Peristiwa Wamena kemudian membangkitkan kesadaran. Bagaimana saya kemudian melihat. Disaat bersamaan, isu ini semakin tenggelam. Kalah dengan hiruk pikuk isu nasional.

Namun disaat bersamaan, peristiwa ini juga mengajarkan kepada saya. Tidak ada konflik horizontal sebagaimana sering didengung-dengungkan oleh berbagai kalangan.

Kalimat seperti “Namun yang pasti tidak ada rasa benci dan dendam antara papua non” terjawab dengan sikap melindungi seperti manusia berhati mulia seperti Mama Manu, Edison Elopere atau “tempat gereja’ yang melindungi 250 orang.

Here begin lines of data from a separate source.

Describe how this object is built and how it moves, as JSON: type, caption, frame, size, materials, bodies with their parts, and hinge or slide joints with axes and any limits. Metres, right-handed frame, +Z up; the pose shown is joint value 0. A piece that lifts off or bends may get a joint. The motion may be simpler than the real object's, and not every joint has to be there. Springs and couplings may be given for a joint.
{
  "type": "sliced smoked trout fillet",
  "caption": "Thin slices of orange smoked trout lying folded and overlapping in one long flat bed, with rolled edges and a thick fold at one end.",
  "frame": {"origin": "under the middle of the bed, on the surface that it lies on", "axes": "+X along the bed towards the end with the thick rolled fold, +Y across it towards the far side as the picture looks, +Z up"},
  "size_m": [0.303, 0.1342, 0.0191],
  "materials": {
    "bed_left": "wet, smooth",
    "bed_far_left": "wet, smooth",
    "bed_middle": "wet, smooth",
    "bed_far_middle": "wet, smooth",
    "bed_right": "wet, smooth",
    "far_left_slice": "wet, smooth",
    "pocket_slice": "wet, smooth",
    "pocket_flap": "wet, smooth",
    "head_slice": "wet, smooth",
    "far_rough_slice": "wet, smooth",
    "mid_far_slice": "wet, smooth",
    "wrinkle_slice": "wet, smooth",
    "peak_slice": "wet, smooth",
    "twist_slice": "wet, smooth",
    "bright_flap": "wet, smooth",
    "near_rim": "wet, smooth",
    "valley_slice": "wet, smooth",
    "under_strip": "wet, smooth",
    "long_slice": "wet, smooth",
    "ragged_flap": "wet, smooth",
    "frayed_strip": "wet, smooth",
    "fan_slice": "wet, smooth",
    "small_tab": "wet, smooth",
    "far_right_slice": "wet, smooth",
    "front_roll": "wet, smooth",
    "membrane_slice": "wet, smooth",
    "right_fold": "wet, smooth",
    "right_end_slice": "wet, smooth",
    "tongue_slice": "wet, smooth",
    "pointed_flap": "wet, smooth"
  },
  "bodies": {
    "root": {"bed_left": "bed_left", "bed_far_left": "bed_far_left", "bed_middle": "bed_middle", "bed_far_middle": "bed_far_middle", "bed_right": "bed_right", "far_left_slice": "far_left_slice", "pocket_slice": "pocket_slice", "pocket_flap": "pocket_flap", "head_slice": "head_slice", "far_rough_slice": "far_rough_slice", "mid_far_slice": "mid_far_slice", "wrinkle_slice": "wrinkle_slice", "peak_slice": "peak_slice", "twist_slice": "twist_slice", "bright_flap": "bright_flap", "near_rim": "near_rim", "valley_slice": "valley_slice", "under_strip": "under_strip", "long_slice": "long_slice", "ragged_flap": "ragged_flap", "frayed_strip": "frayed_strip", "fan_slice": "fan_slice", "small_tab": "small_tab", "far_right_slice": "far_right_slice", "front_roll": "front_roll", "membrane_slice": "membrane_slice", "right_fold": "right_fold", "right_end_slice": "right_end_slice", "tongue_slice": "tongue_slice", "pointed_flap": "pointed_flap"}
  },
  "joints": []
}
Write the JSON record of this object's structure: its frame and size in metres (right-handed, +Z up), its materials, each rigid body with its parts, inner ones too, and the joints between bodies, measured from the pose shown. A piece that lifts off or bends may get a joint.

Rasa kemanusiaan adalah rasa yang paling tinggi. Dan saya selalu bergandengan tangan sebagai manusia Indonesia melihat Papua.

Terima kasih kawan-kawan Papua. Terima kasih kawan-kawan Walhi Papua.

Sambutlah salam hangat dariku. Sampaikan Terima kasih kepada Mama Manu, Edison Elopere, Romo di Gereja ataupun siapapun yang telah “menyelamatkan” saudara-saudara se Indonesia. Sampaikan salam hangat. Dari Sumatera. Kami mengabarkan.

Cerita ini terus kututurkan. Agar kelak generasi kami terus merawat kemanusiaan. Diatas segala-segalanya.